With the recent death of Stephen Walker has lost its most celebrated artists. A sculptor of great technical talent, capable of casting monumental bronze works single handed in his studio. Over the sixty years or more Stephen studded the State with endless examples of his creative genius.
I first met Stephen during the years I ran the Harrington Street Gallery in Hobart, when his frequent visits often ended in long discussions on the state of current art practice in Australia. At the time I was conducting monthly reviews of our latest exhibitions of International Graphic Art. He would inevitably phone to make further points of view. Generally we were in agreement, his knowledge of art history and the legacy current practitioners owe to the past. During the 1950’s he had studied under Henry Moore and worked as his assistant were he had acquired an encyclopaedic knowledge of bronze casting. A practice that today so many young sculptors consider dated, yet bronze casting has been with us almost as long as humans attempted to record their three dimensional images.
Stephan Walker’s creative works covers most visual interpretations of the world around us from abstraction to figurative, using natural materials, or casting at his Native Corner Studio at Campania. Unfortunately I did not meet up with Stephen during his eighteen month say in Rome and Florence as it would have been a delight to walk around Rome examining Bernie’s bronzes. I suspect his experience of Rome’s massive public sculpture spurred him on to make such a contribution to Tasmania’s sculptural stocks.

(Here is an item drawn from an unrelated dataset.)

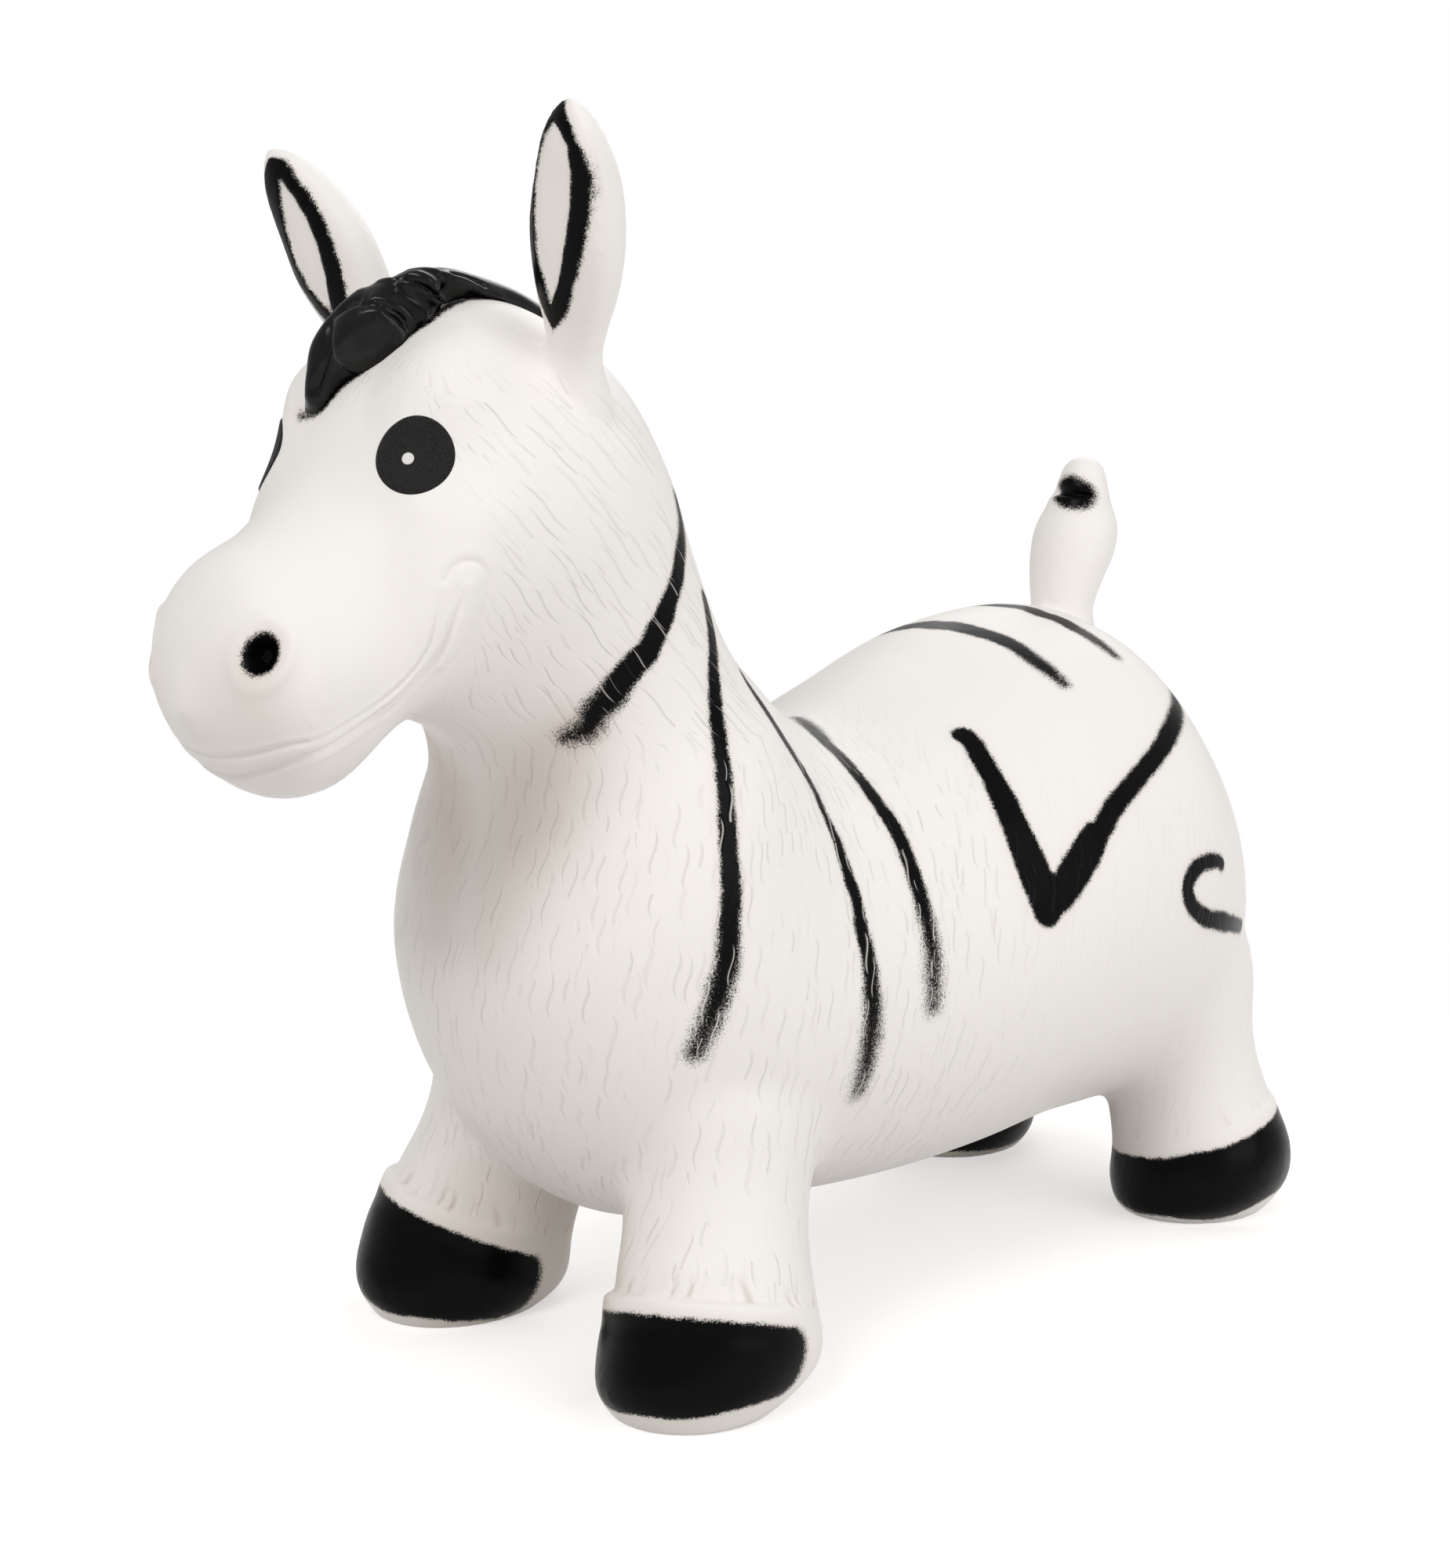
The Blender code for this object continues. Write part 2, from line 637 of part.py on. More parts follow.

The range of his imagery can be gaged by comparing his wooden work ‘The Antipodean Voyage’, a memorial fountain to the French Explorers in Hobart’s Botanical Gardens to ‘Tidal Pools’ a bronze sculpture now located at Lower Sandy Bay. Then there is the Abel Tasman Fountain in Salamanca Place a highly figurative work. Over the years Walker has endowed Tasmania with many fine bronze tributes to both the creatures of the sea and air living in the Southern Ocean. Some are located in very remote regions, the bronze ‘Whale’ at Cockle Creek stands looking out towards Antarctica. His legacy will live on for future generations to enjoy.